Routing and kernel parameters misconfigured

Phenomenon:

Access to some stateful normal service inside or outside the cluster cannot be completed, the error message usually contains Unreachable or Connection timeout.

Cause:

  • There is no routing entry corresponding to the access address in the routing table of the pod or host where the application resides, and no default route is configured.
  • Kernel parameters related to routing were not configured correctly or were reset by another service after being turned on during the installation of kubernetes.

To troubleshoot:

  • Use netcat or curl to test if the server can be accessed over a four-layer network:

    1
    2
    
    nc -vz <ip/fqdn> <port>
    curl -kL telnet://<ip/fqdn>:<port> -vvv
    
  • Simple test of network latency using curl:

    1
    
    curl -s -w 'Total time: %{time_total}s\n' http://example.com
    
  • Query the routing rules for the specified IP:

    1
    
    ip route get 10.101.203.141
    
  • Routing path for trace requests:

    1
    
    traceroute 10.101.203.141
    

    traceroute uses ICMP protocol ECHO packets by default, which some devices may not respond to.
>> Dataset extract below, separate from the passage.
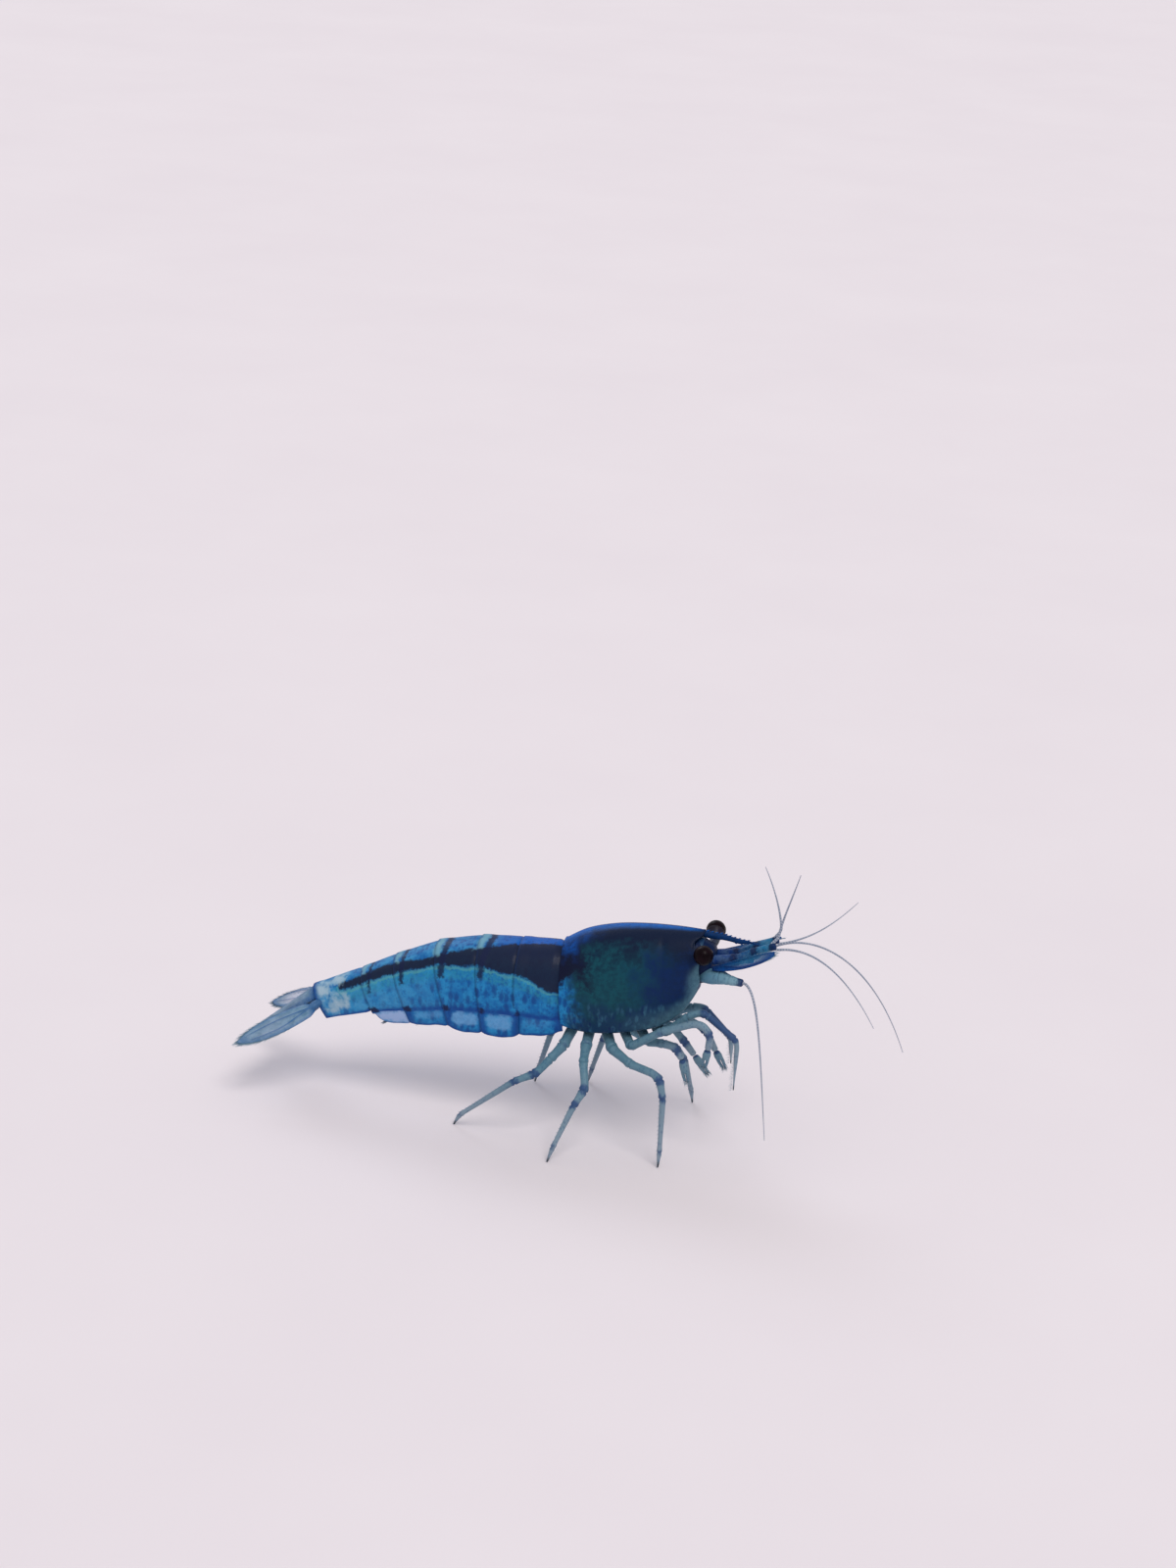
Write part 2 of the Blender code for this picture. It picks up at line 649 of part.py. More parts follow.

  • net.ipv4.ip_forward: A core parameter that allows Linux to forward traffic between network interfaces, most CNIs require this parameter to be enabled for inter-pod access.

    1
    2
    3
    4
    5
    
    sysctl net.ipv4.ip_forward
    # this will turn things back on a live server
    sysctl -w net.ipv4.ip_forward=1
    # on Centos this will make the setting apply after reboot
    echo net.ipv4.ip_forward=1 >> /etc/sysconf.d/10-ipv4-forwarding-on.conf
    
  • net.bridge.bridge-nf-call-iptables: allows the use of iptables rules for Linux Bridge devices, some Linux Bridge-based CNIs require this parameter to be enabled to enable the container to request NAT on external networks.

    1
    2
    3
    4
    5
    
    sysctl net.bridge.bridge-nf-call-iptables
    modprobe br_netfilter
    # turn the iptables setting on
    sysctl -w net.bridge.bridge-nf-call-iptables=1
    echo net.bridge.bridge-nf-call-iptables=1 >> /etc/sysconf.d/10-bridge-nf-call-iptables.conf
    
  • net.ipv4.conf.all.rp_filter: some CNIs (such as Cilium) require this parameter to be enabled for inter-pod access, but some distributions of systemd may override this parameter.

    1
    2
    3
    4
    5
    6
    
    cat <<EOF > /etc/sysctl.d/99-override_cilium_rp_filter.conf
    net.ipv4.conf.all.rp_filter = 0
    net.ipv4.conf.default.rp_filter = 0
    net.ipv4.conf.lxc*.rp_filter = 0
    EOF
    systemctl restart systemd-sysctl
    

Firewall

Phenomenon:

Requests are blocked by some layer 4 or 7 firewall rules, usually manifesting as access to the node but not to some ports; some requests cannot be completed and the error message usually includes Connection Reset.

Cause:

  • Access to certain ports or specific protocols is blocked by the Layer 4 firewall.
  • Layer 7 firewalls audit the destination path of the request and the content of the request body.

To troubleshoot:

  1. nc -vz to test for Layer 4 connectivity and curl -kL to test for Layer 7 connectivity; if a service is connected at Layer 4 but not at Layer 7, it may have a Layer 7 firewall;

  2. use tcpdump for packet capture analysis, focusing on TCP packets with an ACK of RST or Reject;

  3. check that iptables has a reject rule, -reject-with-icmp-host-unreachable may also appear to have a routing rule but the request returns no route to host;

    1
    
    iptables -nvL | grep -i reject
    

Configuration errors and program bugs

Performance:

Some applications do not start properly or run as intended, the error message usually contains syntax error

Cause:

A blank space or tab causes an error in the configuration file format

If the above troubleshooting steps do not reveal the problem and you find a suspicious message in the application container logs, you can report or discuss the problem directly with the developer, but be careful not to jump to conclusions.